Catégorie : Réflexion

Magicien, illusionniste, prestidigitateur… Qui est quoi ?

Un magicien est, au sens large, toute personne qui pratique l’art magique, qu’il s’agisse de manipulations, d’effets spectaculaires ou de mentalisme. Dans l’Antiquité et jusqu’au Moyen Âge, le mot désignait plutôt des prêtres, chamans ou sorciers supposés posséder de véritables pouvoirs surnaturels. Ce n’est qu’à partir du XVIIIᵉ et surtout du XIXᵉ siècle que l’on commence à employer le terme pour désigner des artistes qui simulent la magie afin de divertir, tout en conservant parfois une aura mystérieuse. Aujourd’hui, « magicien » reste le mot le plus courant pour désigner tout artiste de magie, quel que soit son style.

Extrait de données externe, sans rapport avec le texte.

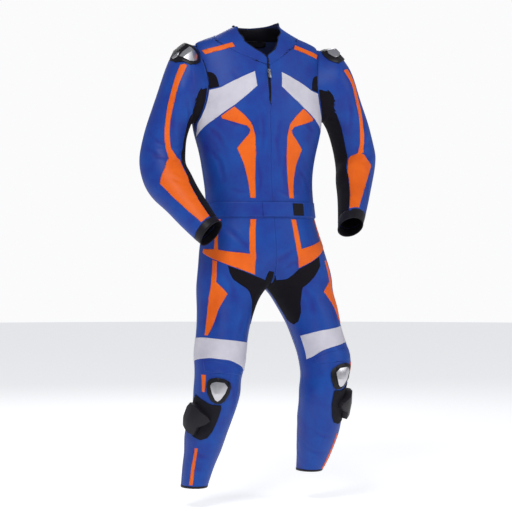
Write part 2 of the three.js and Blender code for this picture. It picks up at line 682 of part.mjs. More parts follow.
for (const { name, leg, hem, kneeRise } of sides) {
  const share = (z) => Math.min(1, Math.max(0, (crotch - z) / (crotch - kneeTop)))
  const raised = (outline) => outline.map(([angle, z]) => [angle, z + kneeRise * share(z)])
  add(`hip_flame_${name}`, sewn(leg, hipFlame[name]), orange)
  add(`side_flame_${name}`, sewn(leg, raised(sideFlame)), orange)
  add(`thigh_stretch_${name}`, sewn(leg, thighStretch[name]), stretch)
  add(`knee_band_${name}`, sewn(leg, raised(kneeBand[name])), white)
  add(`knee_flap_${name}`, sewn(leg, raised(kneeFlap)), blue)
  add(`knee_stripe_${name}`, sewn(leg, raised(kneeStripe)), orange)
  add(`shin_stripe_${name}`, sewn(leg, raised(shinStripe)), orange)
  const round = corners({ ...binding, top: hem + binding.wide, bottom: hem })
  add(`hem_binding_${name}`, sewn(leg, round), black)
}

// Hard pads: each is drawn as a closed line, and its face rises to a dome over its middle.
function dome(centre, reach, edge, rise) {
  return ([x, y]) => {
    const out = ((x - centre[0]) / reach[0]) ** 2 + ((y - centre[1]) / reach[1]) ** 2
    return edge + rise * Math.max(0, 1 - out)
  }
}

// Cups, with the plates set in them. The raised left shoulder's cup lies closer round the sleeve's head.
const cup = { edge: 3.5, rise: 5 }
const cupPlate = { thick: 2, rise: 1.5 }
const shoulderCups = {
  right: {
    centre: [57, 1.3],
    reach: [40, 1.3],
    line: [
      [70, 0.35], [57, 0.12], [43, 0.1], [32, 0.3], [25, 0.8], [27, 1.4], [42, 2.05], [60, 2.45], [84, 2.6],
      [93, 2.25], [83, 1.2],
    ],
    plate: [
      [56, 0.85], [50, 0.66], [40, 0.55], [32, 0.7], [29, 1], [34, 1.4], [45, 1.85], [54, 2.05], [57, 1.6],
    ],
  },
  left: {
    centre: [68, 1.15],
    reach: [38, 1.1],
    line: [
      [80, 0.2], [64, 0.2], [52, 0.35], [44, 0.5], [38, 0.8], [36, 1.05], [41, 1.3], [50, 1.6], [64, 1.95],
      [80, 2.2], [95, 2.1], [103, 1.5], [98, 0.7],
    ],
    plate: [
      [70, 0.5], [58, 0.55], [50, 0.72], [46, 0.86], [47, 1.02], [54, 1.2], [66, 1.4], [76, 1.45], [78, 0.9],
    ],
  },
}
const kneeCup = {
  centre: [20, -1035],
  reach: [34, 52],
  line: [
    [48, -1013], [41, -1004], [26, -1000], [8, -1004], [-7, -1015], [-11, -1029], [-7, -1051], [0, -1068],
    [8, -1075], [20, -1075], [34, -1066], [44, -1046], [49, -1027],
  ],
  plate: [
    [38, -1024], [35, -1016], [25, -1012], [8, -1015], [0, -1027], [4, -1044], [11, -1062], [17, -1068],
    [23, -1063], [32, -1045],
  ],
}
function addPad(place, name, grid, pad) {
  const face = dome(pad.centre, pad.reach, cup.edge, cup.rise)
  const under = (mark) => face(mark) + rest
  add(`${place}_cup_${name}`, panel(grid, pad.line, rest, face), moulded)
  const middle = [0, 1].map((k) => pad.plate.reduce((sum, mark) => sum + mark[k], 0) / pad.plate.length)
  const reach = [0, 1].map((k) => Math.max(...pad.plate.map((mark) => Math.abs(mark[k] - middle[k]))))
  const bulge = dome(middle, reach, cupPlate.thick, cupPlate.rise)
  const over = (mark) => under(mark) + bulge(mark)
  add(`${place}_plate_${name}`, panel(grid, pad.plate, under, over), plate)
}

// Sliders: a six-sided puck on its hook-and-loop base, outside and below the knee
const sliderBase = {
  thick: 3,
  line: [
    [84, -1052], [50, -1068], [30, -1079], [6, -1080], [3, -1092], [4, -1124], [9, -1160], [17, -1178],
    [34, -1184], [56, -1176], [82, -1152], [96, -1122], [99, -1084],
  ],
}
const puck = {
  edge: 18,
  rise: 9,
  centre: [62, -1120],
  reach: [42, 56],
  line: [
    [80, -1076], [62, -1083], [28, -1112], [22, -1123], [30, -1134], [43, -1143], [48, -1166], [62, -1161],
    [84, -1144], [90, -1122], [89, -1090],
  ],
}
const baseTop = rest + sliderBase.thick
for (const { name, leg, sleeve, padRise } of sides) {
  const lifted = (line) => line.map(([angle, z]) => [angle, z + padRise])
  const [kneeMiddle, puckMiddle] = lifted([kneeCup.centre, puck.centre])
  const puckFace = dome(puckMiddle, puck.reach, puck.edge, puck.rise)
  addPad('shoulder', name, sleeve, shoulderCups[name])
  addPad('knee', name, leg, {
    centre: kneeMiddle, reach: kneeCup.reach, line: lifted(kneeCup.line), plate: lifted(kneeCup.plate),
  })
  add(`slider_base_${name}`, panel(leg, lifted(sliderBase.line), rest, baseTop), black)
  add(`slider_puck_${name}`, panel(leg, lifted(puck.line), baseTop + rest, puckFace), moulded)
}

// Zip slider and pull tab, built upright and then leant back with the chest. The tab turns on a barrel
// held between two lugs of the slider.
const slider = { width: 8, height: 12, thick: 4, stand: 0.15 }
const lug = { width: 1.2, height: 5, reach: 4.2, apart: 4.8 }
const barrel = { radius: 1.3, length: 4 }
const tab = { width: 7, length: 24, thick: 1.5, ahead: 0.4, shank: 6, shankWidth: 2.6 }
const zipHeight = -104
const above = torsoPoint(0, torsoHeights.findLast((z) => z > zipHeight))
const below = torsoPoint(0, torsoHeights.find((z) => z < zipHeight))
const lean = Math.atan2(above.y - below.y, above.z - below.z)

function manifoldOf(geometry) {
  const plain = geometry.clone()
  plain.deleteAttribute('normal')
  plain.deleteAttribute('uv')
  const merged = mergeVertices(plain, 1e-4)
  return new wasm.Manifold(new wasm.Mesh({
    numProp: 3, vertProperties: merged.attributes.position.array, triVerts: new Uint32Array(merged.index.array),
  }))
}
function joined(geometries) {
  const whole = geometries.map(manifoldOf).reduce((sum, solid) => sum.add(solid))
  const { vertProperties, triVerts } = whole.getMesh()
  const geometry = new THREE.BufferGeometry()
  geometry.setAttribute('position', new THREE.BufferAttribute(vertProperties, 3))
  geometry.setIndex(new THREE.BufferAttribute(triVerts, 1))
  geometry.computeVertexNormals()
  return geometry
}
const block = (x, y, z, at) => new THREE.BoxGeometry(x, y, z).translate(...at)

const sliderFront = -slider.stand - slider.thick
const barrelAt = { y: sliderFront - lug.reach + 1.6, z: 1 }
const sunk = 1
const lugs = [-1, 1].map((way) => block(lug.width, lug.reach + sunk, lug.height, [
  (way * (lug.apart + lug.width)) / 2, sliderFront - (lug.reach - sunk) / 2, barrelAt.z,
]))
const sliderBody = block(slider.width, slider.thick, slider.height, [0, -slider.stand - slider.thick / 2, 0])
const zip = new THREE.Group()
zip.position.copy(above).lerp(below, (above.z - zipHeight) / (above.z - below.z))
zip.rotation.x = -lean
suit.add(zip)
const zipSlider = new THREE.Mesh(joined([sliderBody, ...lugs]), metal)
zipSlider.name = 'zip_slider'
zip.add(zipSlider)

const eye = new THREE.CylinderGeometry(barrel.radius, barrel.radius, barrel.length, 12)
eye.rotateZ(Math.PI / 2).translate(0, barrelAt.y, barrelAt.z)
const tabY = barrelAt.y - tab.ahead
const tabTop = barrelAt.z - tab.shank
const shank = block(tab.shankWidth, tab.thick, tab.shank, [0, tabY, barrelAt.z - tab.shank / 2 - sunk / 2])
const plateLength = tab.length - tab.shank
const tabBody = block(tab.width, tab.thick, plateLength, [0, tabY, tabTop - plateLength / 2])
const zipPull = new THREE.Mesh(joined([eye, shank, tabBody]), metal)
zipPull.name = 'zip_pull'
zip.add(zipPull)

export default suit
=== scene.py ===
# %% [markdown]
# # Motorcycle race suit
# A two-piece leather suit, filled out with no wearer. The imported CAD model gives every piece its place.
# This script gives each one the surface of the real thing: smooth panels with folds, sunk seams, stitching
# and moulded armour.

import math

import bmesh
import bpy
import numpy as np
from mathutils import Matrix, Vector, noise
from mathutils.bvhtree import BVHTree


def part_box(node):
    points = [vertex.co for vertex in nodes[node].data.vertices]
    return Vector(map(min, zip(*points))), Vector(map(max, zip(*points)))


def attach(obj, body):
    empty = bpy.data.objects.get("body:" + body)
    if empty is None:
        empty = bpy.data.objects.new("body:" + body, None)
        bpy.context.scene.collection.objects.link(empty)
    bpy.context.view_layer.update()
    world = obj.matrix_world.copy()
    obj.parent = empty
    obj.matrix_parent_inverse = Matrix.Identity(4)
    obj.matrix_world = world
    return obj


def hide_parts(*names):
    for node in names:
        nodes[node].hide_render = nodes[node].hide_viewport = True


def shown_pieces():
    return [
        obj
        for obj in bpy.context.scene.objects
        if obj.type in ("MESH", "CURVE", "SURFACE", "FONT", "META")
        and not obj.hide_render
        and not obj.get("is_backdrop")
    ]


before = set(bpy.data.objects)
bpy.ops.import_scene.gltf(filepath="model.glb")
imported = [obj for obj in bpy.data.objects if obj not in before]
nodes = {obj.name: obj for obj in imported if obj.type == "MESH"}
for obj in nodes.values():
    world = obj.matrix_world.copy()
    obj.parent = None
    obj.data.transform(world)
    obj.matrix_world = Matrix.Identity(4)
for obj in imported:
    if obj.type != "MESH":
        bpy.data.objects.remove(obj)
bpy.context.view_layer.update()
print("CAD nodes:", len(nodes))

# %% [markdown]
# ## The camera
# The photograph was taken from far off, at hip height, from a little to the suit's right. The camera is made
# first, because the folds are placed by where the photograph shows them, along lines of sight from here.

# %% Camera
TURN = math.radians(20)
DISTANCE = 5.0
FRAME_WIDTH = 1.536
PIXEL = FRAME_WIDTH / 512
SENSOR_MM = 36
AIM_ASIDE = -0.0075
AIM_HEIGHT = -0.648
across = Vector((math.cos(TURN), -math.sin(TURN), 0))
ahead = Vector((math.sin(TURN), math.cos(TURN), 0))
aim = across * AIM_ASIDE + Vector((0, 0, AIM_HEIGHT))
eye = aim - ahead * DISTANCE
camera_data = bpy.data.cameras.new("camera")
camera_data.sensor_width = SENSOR_MM
camera_data.lens = SENSOR_MM * DISTANCE / FRAME_WIDTH
camera = bpy.data.objects.new("camera", camera_data)
camera.location = eye
camera.rotation_euler = ahead.to_track_quat("-Z", "Y").to_euler()
bpy.context.scene.collection.objects.link(camera)
bpy.context.scene.camera = camera


def sight(px, py):
    """The direction from the camera through a pixel of the photograph."""
    shown = aim + across * ((px - 256) * PIXEL) + Vector((0, 0, (256 - py) * PIXEL))
    return (shown - eye).normalized()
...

L’illusionniste est un magicien spécialisé dans les effets visuels spectaculaires. Sur scène, il crée des apparitions, disparitions, lévitations, transformations ou découpages spectaculaires. Ce terme prend son essor au XIXᵉ siècle, notamment grâce à Jean-Eugène Robert-Houdin, considéré comme le père de la magie moderne, qui parlait déjà de « l’art de l’illusion » pour décrire ses spectacles. Au XXᵉ siècle, des artistes comme Harry Blackstone, David Copperfield ou Siegfried & Roy ont popularisé cette image d’un artiste mêlant machinerie, mise en scène et effets grandioses. Aujourd’hui encore, le mot « illusionniste » évoque des shows à grande échelle, souvent accompagnés de lumières et d’une forte dimension théâtrale.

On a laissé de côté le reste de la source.